Timmy’s Organism – Survival of the Fiendish
Detroit’s favorite degenerate emissaries are back with a new album and the same oil slick mutant punk in their pockets. Timmy’s Organism has long been a favorite around here and their latest ticks all the same boxes that endeared them to me in the first place. Survival of the Fiendish is sopping up the gutter grease that festers below us while we sleep. Timmy Vulgar is the embodiment of the reasons that parents have been confiscating punk tapes from the dawn of the genre. The album is full of ill will, evil intentions and the kind of oozing riffs that should reduce your speakers to a pile of festering goo. Though, the boys do let themselves evolve.

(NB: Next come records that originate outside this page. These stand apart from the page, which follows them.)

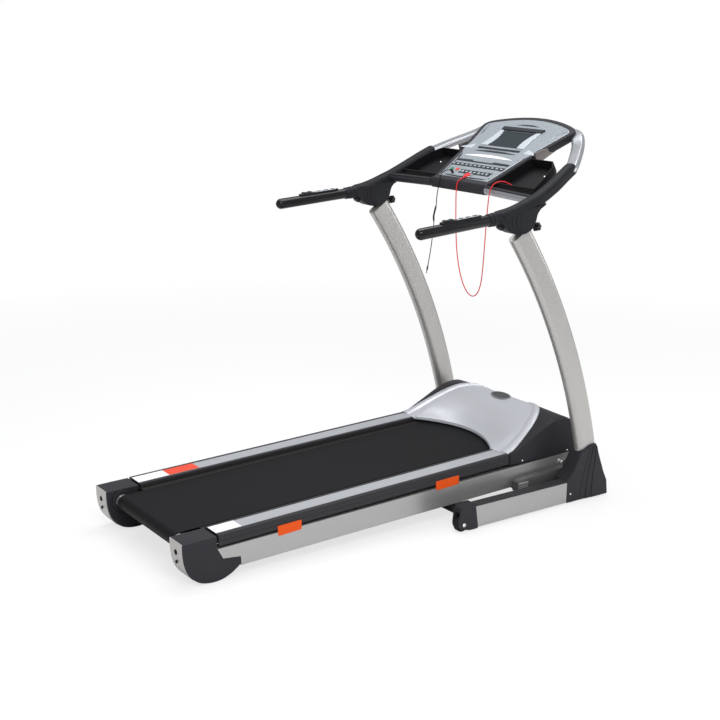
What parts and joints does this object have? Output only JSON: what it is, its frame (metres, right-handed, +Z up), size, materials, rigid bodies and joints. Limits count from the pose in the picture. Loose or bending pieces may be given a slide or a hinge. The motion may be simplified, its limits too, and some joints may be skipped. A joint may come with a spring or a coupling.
{
  "type": "folding treadmill",
  "caption": "Folding motorised treadmill with a belt deck, side rails, motor hood, curved uprights, handlebar and a tilted console.",
  "frame": {"origin": "on the floor, at the middle of the length and width", "axes": "+X along the length towards the console, +Y to the user's left, +Z up"},
  "size_m": [1.78, 0.916, 1.4138],
  "materials": {
    "silver_paint": "satin silver powder coat",
    "grey_steel": "satin grey paint",
    "black_plastic": "fine moulded texture",
    "rail_plastic": "ribbed, with a silver tread insert",
    "soft_foam": "smooth foam",
    "silver_plastic": "satin silver",
    "screen_glass": "smooth",
    "key_rubber": "matte",
    "green_plastic": "satin",
    "red_plastic": "glossy",
    "red_cord": "woven",
    "black_cable": "satin",
    "belt_rubber": "fine woven grain",
    "foot_rubber": "matte",
    "wheel_rubber": "satin",
    "roller_steel": "turned",
    "motor_metal": "satin",
    "board_wood": "waxed fibreboard",
    "controller_case": "moulded"
  },
  "bodies": {
    "base": {"base_rail_left": "silver_paint", "base_rail_right": "silver_paint", "base_cross_tubes": "grey_steel", "wheel_brackets": "black_plastic", "base_feet": "foot_rubber", "upright_left": "silver_paint", "upright_right": "silver_paint", "boot_left": "black_plastic", "boot_right": "black_plastic", "handle_hub_left": "black_plastic", "handle_hub_right": "black_plastic", "grip_left": "soft_foam", "grip_right": "soft_foam", "arm_sleeves": "soft_foam", "handlebar_loops": "silver_paint", "crossbars": "silver_paint", "console_shell": "black_plastic", "console_face": "silver_plastic", "display_frame": "silver_plastic", "display_screen": "screen_glass", "quick_key_strip": "key_rubber", "side_trays": "black_plastic", "incline_actuator": "motor_metal", "safety_cord": "red_cord", "cord_clip": "red_plastic", "audio_cable": "black_cable", "cable_plugs": "black_plastic"},
    "lift_frame": {"lift_frame": "grey_steel"},
    "hinge_brackets": {"hinge_brackets": "grey_steel"},
    "deck": {"side_tube_left": "silver_paint", "side_tube_right": "silver_paint", "deck_cross_members": "grey_steel", "deck_cushions": "foot_rubber", "deck_board": "board_wood", "foot_rail_left": "rail_plastic", "foot_rail_right": "rail_plastic", "end_cap_left": "black_plastic", "end_cap_right": "black_plastic", "running_belt": "belt_rubber", "hood_skirt": "black_plastic", "motor_hood": "silver_plastic", "drive_motor": "motor_metal", "drive_belt": "belt_rubber", "motor_controller": "controller_case"},
    "front_roller": {"front_roller": "roller_steel"},
    "rear_roller": {"rear_roller": "roller_steel"},
    "motor_rotor": {"motor_rotor": "roller_steel"},
    "transport_wheel_left": {"transport_wheel_left": "wheel_rubber"},
    "clamp_knob_left": {"clamp_knob_left": "black_plastic"},
    "rocker_left": {"rocker_left": "key_rubber"},
    "transport_wheel_right": {"transport_wheel_right": "wheel_rubber"},
    "clamp_knob_right": {"clamp_knob_right": "black_plastic"},
    "rocker_right": {"rocker_right": "key_rubber"},
    "start_button": {"start_button": "green_plastic"},
    "stop_button": {"stop_button": "red_plastic"},
    "speed_down_key": {"speed_down_key": "key_rubber"},
    "speed_up_key": {"speed_up_key": "key_rubber"},
    "incline_down_key": {"incline_down_key": "key_rubber"},
    "incline_up_key": {"incline_up_key": "key_rubber"},
    "safety_key": {"safety_key": "red_plastic"}
  },
  "joints": [
    {"name": "incline_lift", "type": "hinge", "parent": "base", "child": "lift_frame", "pos_m": [0.511, 0, 0.084], "axis": [0, -1, 0], "range_deg": [0, 30]},
    {"name": "incline_link", "type": "hinge", "parent": "lift_frame", "child": "hinge_brackets", "pos_m": [0.782, 0, 0.1], "axis": [0, -1, 0], "range_deg": [-26, 0]},
    {"name": "deck_fold", "type": "hinge", "parent": "hinge_brackets", "child": "deck", "pos_m": [0.76, 0, 0.118], "axis": [0, 1, 0], "range_deg": [0, 65], "deforming": ["safety_cord", "audio_cable", "cable_plugs"]},
    {"name": "front_roller_spin", "type": "hinge", "parent": "deck", "child": "front_roller", "pos_m": [0.6105, 0, 0.16776], "axis": [0, -1, 0], "continuous": true},
    {"name": "rear_roller_spin", "type": "hinge", "parent": "deck", "child": "rear_roller", "pos_m": [-0.83666, 0, 0.11849], "axis": [0, -1, 0], "continuous": true},
    {"name": "motor_spin", "type": "hinge", "parent": "deck", "child": "motor_rotor", "pos_m": [0.718, 0, 0.178], "axis": [0, -1, 0], "continuous": true},
    {"name": "transport_wheel_left_spin", "type": "hinge", "parent": "base", "child": "transport_wheel_left", "pos_m": [0.171, 0.43, 0.028], "axis": [0, 1, 0], "continuous": true},
    {"name": "clamp_knob_left_turn", "type": "hinge", "parent": "base", "child": "clamp_knob_left", "pos_m": [0.464, 0.428, 1.074], "axis": [1, 0, 0], "range_deg": [0, 360]},
    {"name": "rocker_left_tilt", "type": "hinge", "parent": "base", "child": "rocker_left", "pos_m": [0.0707, 0.43225, 1.12551], "axis": [0.0197, 0.9998, 0.0007], "range_deg": [-1.6, 1.6], "stiffness_Nm_per_rad": 0.5},
    {"name": "transport_wheel_right_spin", "type": "hinge", "parent": "base", "child": "transport_wheel_right", "pos_m": [0.171, -0.43, 0.028], "axis": [0, 1, 0], "continuous": true},
    {"name": "clamp_knob_right_turn", "type": "hinge", "parent": "base", "child": "clamp_knob_right", "pos_m": [0.464, -0.428, 1.074], "axis": [1, 0, 0], "range_deg": [0, 360]},
    {"name": "rocker_right_tilt", "type": "hinge", "parent": "base", "child": "rocker_right", "pos_m": [0.0707, -0.43225, 1.12551], "axis": [-0.0197, 0.9998, -0.0007], "range_deg": [-1.6, 1.6], "stiffness_Nm_per_rad": 0.5},
    {"name": "start_button_press", "type": "slide", "parent": "base", "child": "start_button", "axis": [0.4886, 0, -0.8725], "range_m": [0, 0.0015], "stiffness_N_per_m": 400},
    {"name": "stop_button_press", "type": "slide", "parent": "base", "child": "stop_button", "axis": [0.4886, 0, -0.8725], "range_m": [0, 0.0015], "stiffness_N_per_m": 400},
    {"name": "speed_down_key_press", "type": "slide", "parent": "base", "child": "speed_down_key", "axis": [0.4886, 0, -0.8725], "range_m": [0, 0.0015], "stiffness_N_per_m": 400},
    {"name": "speed_up_key_press", "type": "slide", "parent": "base", "child": "speed_up_key", "axis": [0.4886, 0, -0.8725], "range_m": [0, 0.0015], "stiffness_N_per_m": 400},
    {"name": "incline_down_key_press", "type": "slide", "parent": "base", "child": "incline_down_key", "axis": [0.4886, 0, -0.8725], "range_m": [0, 0.0015], "stiffness_N_per_m": 400},
    {"name": "incline_up_key_press", "type": "slide", "parent": "base", "child": "incline_up_key", "axis": [0.4886, 0, -0.8725], "range_m": [0, 0.0015], "stiffness_N_per_m": 400},
    {"name": "safety_key_pull", "type": "slide", "parent": "base", "child": "safety_key", "axis": [-0.4886, 0, 0.8725], "range_m": [0, 0.012]}
  ],
  "couplings": [
    {"joint": "incline_link", "follows": "incline_lift", "ratio": -0.8407},
    {"joint": "rear_roller_spin", "follows": "front_roller_spin", "ratio": 1},
    {"joint": "motor_spin", "follows": "front_roller_spin", "ratio": 2.375}
  ]
}
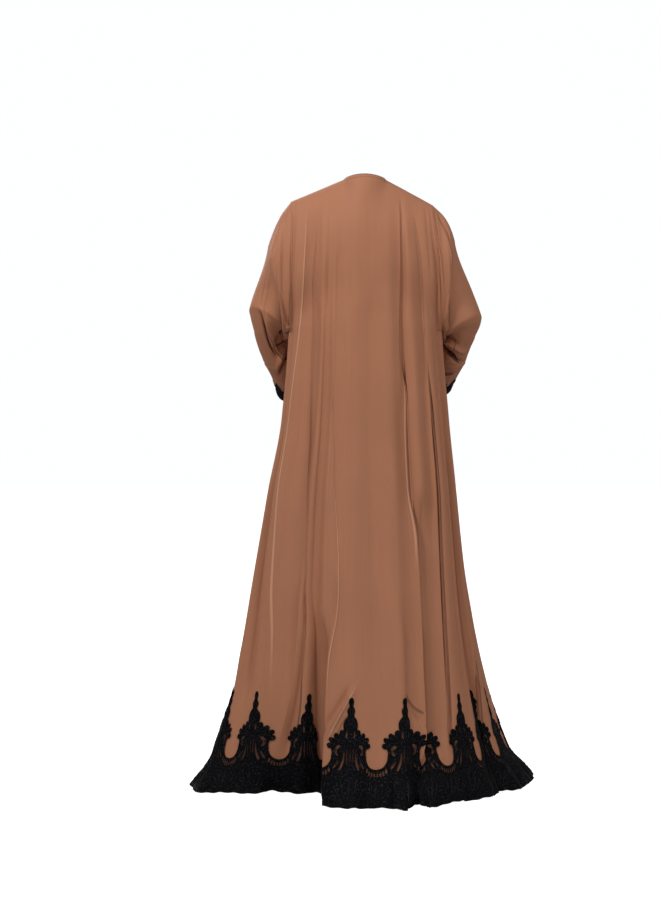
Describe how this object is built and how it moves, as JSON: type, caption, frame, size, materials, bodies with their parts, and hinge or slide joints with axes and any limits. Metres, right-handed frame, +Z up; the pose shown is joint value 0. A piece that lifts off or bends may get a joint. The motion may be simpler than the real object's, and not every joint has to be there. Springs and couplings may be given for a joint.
{
  "type": "abaya",
  "caption": "Long loose open-front abaya in its worn form, with a short train, deep bent sleeves and a lace border round the hem and cuffs.",
  "frame": {"origin": "between the neck ends of the two shoulder seams, where the wearer's shoulders carry the garment", "axes": "+Z up, -Y towards the front the wearer faces, +Y towards the back with the train, +X towards the wearer's left"},
  "size_m": [0.908, 0.7287, 1.6021],
  "materials": {
    "cloth": "smooth matt crepe, warm camel brown",
    "lace": "black corded lace"
  },
  "bodies": {
    "root": {"back": "cloth", "front_left": "cloth", "front_right": "cloth", "sleeve_left": "cloth", "sleeve_right": "cloth", "lace_hem_back": "lace", "lace_hem_front_left": "lace", "lace_hem_front_right": "lace", "lace_cuff_left_one": "lace", "lace_cuff_left_two": "lace", "lace_cuff_right_one": "lace", "lace_cuff_right_two": "lace"}
  },
  "joints": []
}
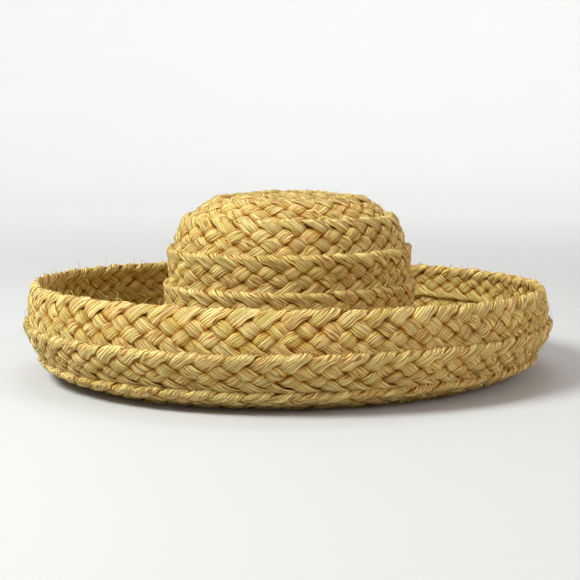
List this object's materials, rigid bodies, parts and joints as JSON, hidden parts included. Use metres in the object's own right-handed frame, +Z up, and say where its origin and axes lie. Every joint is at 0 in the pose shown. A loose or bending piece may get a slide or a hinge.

Is that a piano I hear on “Green Grass?” Is that acoustic guitar wafting through “South Shore Train?” Maybe the mutants have softened in their old age. Well, maybe not. There’s still plenty of bile to be had, but the record does show some growth among the Organism’s impulses. After a move through the label ranks – Sacred Bones, In The Red, Third Man – the band graces the spools of Burger and it all seems to make sense. Thanks Baphomet for Timmy’s Organism. They’re perennial solid senders of the evil ooze.